Whoops! (in the newspaper, in space ...)

Feb 12, 2009 11:37

I've learned to read news articles with a great deal of skepticism, because when I read about subjects I know personally, there are so many glaring errors. It is reasonable to infer that other subjects are reported just as inaccurately. Case in point:

Scientists estimate that there should be around 3,000 comets in the galaxy, but only 25 have so far been identified.


Heh!

There are way more than 25 comets known. Here's a 2005 NASA announcement about a single observatory that has been used to discover 1,000 comets.

(The newspaper article seems to be talking about old comets that no longer produce tails and are especially hard to detect, but that's not what it says. And I'm not even touching the apparent mixup of "galaxy" with "solar system".)

I suppose there is now a legitimate basis for editing Wikipedia to say that only 25 comets have ever been identified. Heh.

In other news ... two communications satellites smashed into each other yesterday at an altitude of 789 kilometers. (After my warning above about inaccuracy in media, I'll note that Bill Harwood is an excellent reporter who routinely seems to get everything right, from the details to the big picture.) This is the first time two large objects have collided in orbit.

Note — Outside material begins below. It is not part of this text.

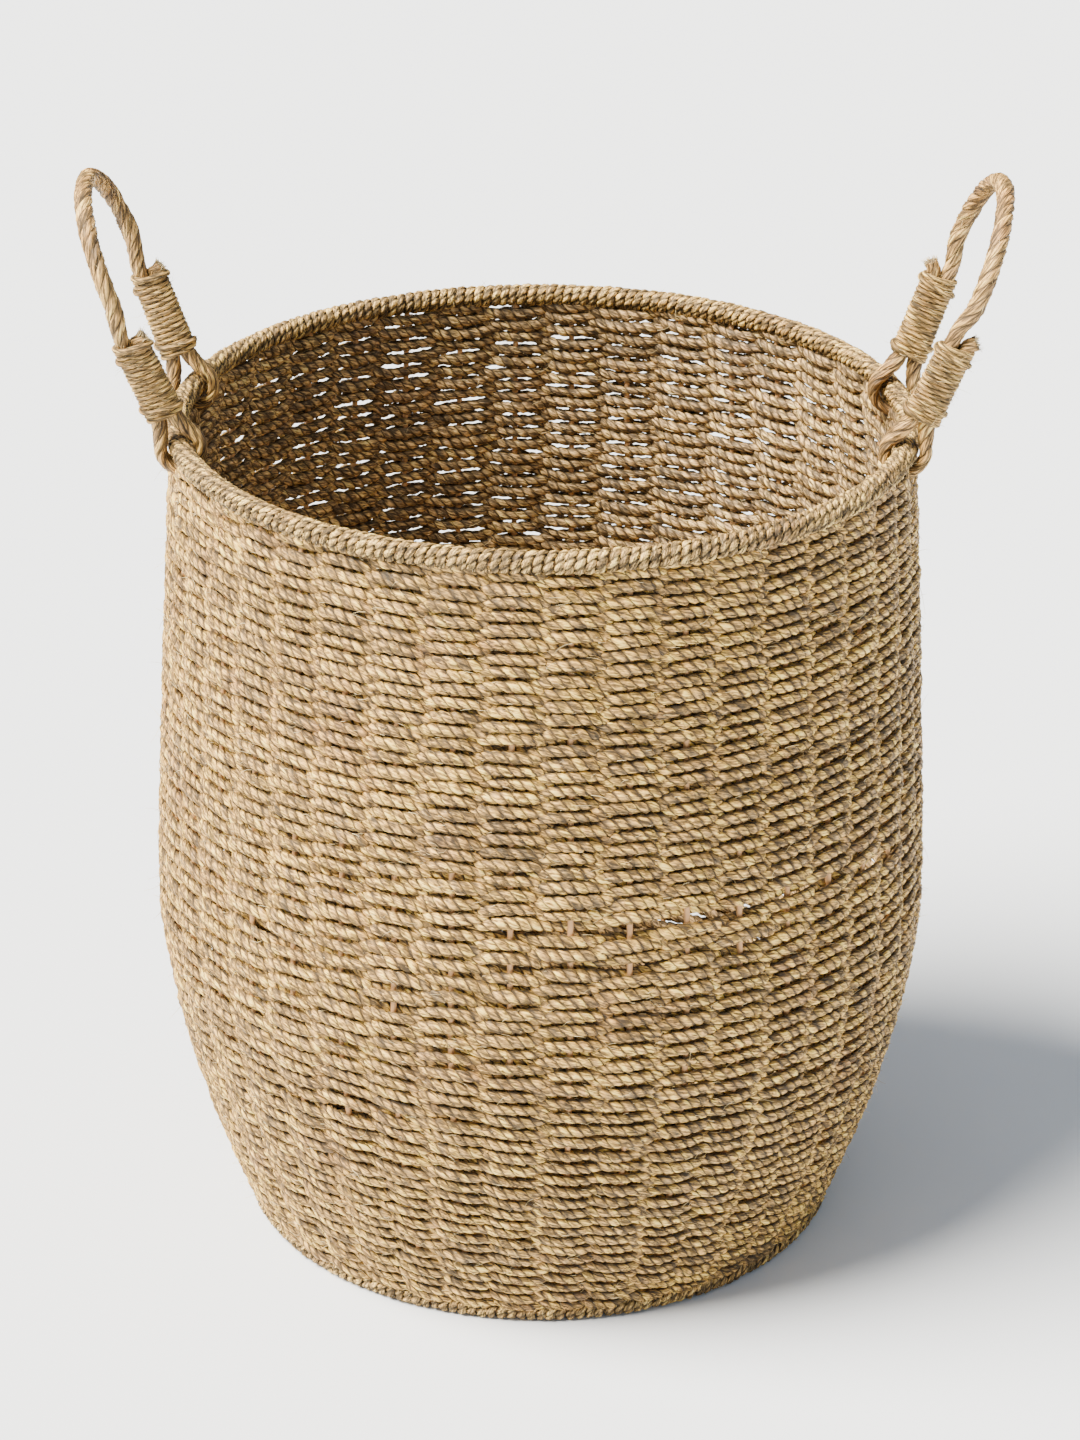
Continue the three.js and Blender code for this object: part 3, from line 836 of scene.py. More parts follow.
# The gaps that show in front, and three behind.
LOOSE_PLACES = (
    LoosePlace(257.1, 296 * MM, 3.6 * MM), LoosePlace(257.1, 284 * MM, 2.9 * MM),
    LoosePlace(265.7, 269 * MM, 4.9 * MM), LoosePlace(265.7, 249 * MM, 5.2 * MM),
    LoosePlace(265.7, 239 * MM, 4.5 * MM), LoosePlace(265.7, 229 * MM, 3.2 * MM),
    LoosePlace(274.3, 269 * MM, 6.1 * MM, 6.0), LoosePlace(274.3, 249 * MM, 2.9 * MM),
    LoosePlace(282.9, 268 * MM, 7.0 * MM), LoosePlace(282.9, 247 * MM, 6.5 * MM),
    LoosePlace(291.4, 273 * MM, 8.6 * MM, 5.5), LoosePlace(291.4, 250 * MM, 3.2 * MM),
    LoosePlace(300.0, 272 * MM, 4.5 * MM), LoosePlace(302.0, 251 * MM, 6.1 * MM),
    LoosePlace(308.6, 270 * MM, 4.1 * MM), LoosePlace(317.1, 268 * MM, 5.2 * MM),
    LoosePlace(330.0, 262 * MM, 5.7 * MM), LoosePlace(248.6, 234 * MM, 4.1 * MM),
    LoosePlace(248.6, 221 * MM, 3.2 * MM), LoosePlace(225.7, 236 * MM, 5.2 * MM),
    LoosePlace(240.0, 145 * MM, 2.9 * MM), LoosePlace(248.6, 150 * MM, 2.9 * MM),
    LoosePlace(265.7, 381 * MM, 3.2 * MM), LoosePlace(274.3, 381 * MM, 3.2 * MM),
    LoosePlace(291.4, 374 * MM, 2.9 * MM), LoosePlace(75.0, 262 * MM, 4.9 * MM),
    LoosePlace(95.0, 300 * MM, 4.1 * MM), LoosePlace(160.0, 255 * MM, 4.5 * MM),
)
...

There have been a few previous minor incidents, such as an antenna getting clipped by a piece of space debris, plus a general peppering of dust-size space debris on orbiting satellites. What happened yesterday is at a whole different order of magnitude.

Orbital velocity is around 25 feet per millisecond, so satellite collisions are fast. The satellites don't smash into each other, they melt instantly and pass through each other. Both satellites have disintegrated into an orbiting debris cloud, basically high-velocity shrapnel. And this is in a very bad place, because debris at that altitude will stay in orbit for a very long time, and that part of space is heavily populated (weather satellites, astronomy satellites, etc). Below about 500 km, the thin traces of Earth's upper atmosphere brings down anything that is not being actively kept in space; above about 1,500 km, there are few satellites and they're widely spaced (with the exception of the geosynchronous ring). A long-standing fear in the space community has been a chain reacton, where debris from one collision hits another satellite creating more debris, etc. This is the altitude range where collisions are most worrisome.

For reference, the Chinese ASAT test happened at a similar altitude. They shot a missile into one of their weather satellites, and about 10-15 percent of everything tracked in orbit is debris from this one weapons test. (In contrast, the US shootdown of a failed and potentially hazardous military satellite happened so close to the atmosphere that all the debris has already come down from space, leaving no long-term debris hazard to other satellites.)

Oh, I should mention what the satellites were in yesterday's collision. One was an active Iridium communicatons satellite, the other was a dead Russian military communications satellite. At that altitude, unused satellites, rocket stages or other debris can remain in orbit for hundreds of years.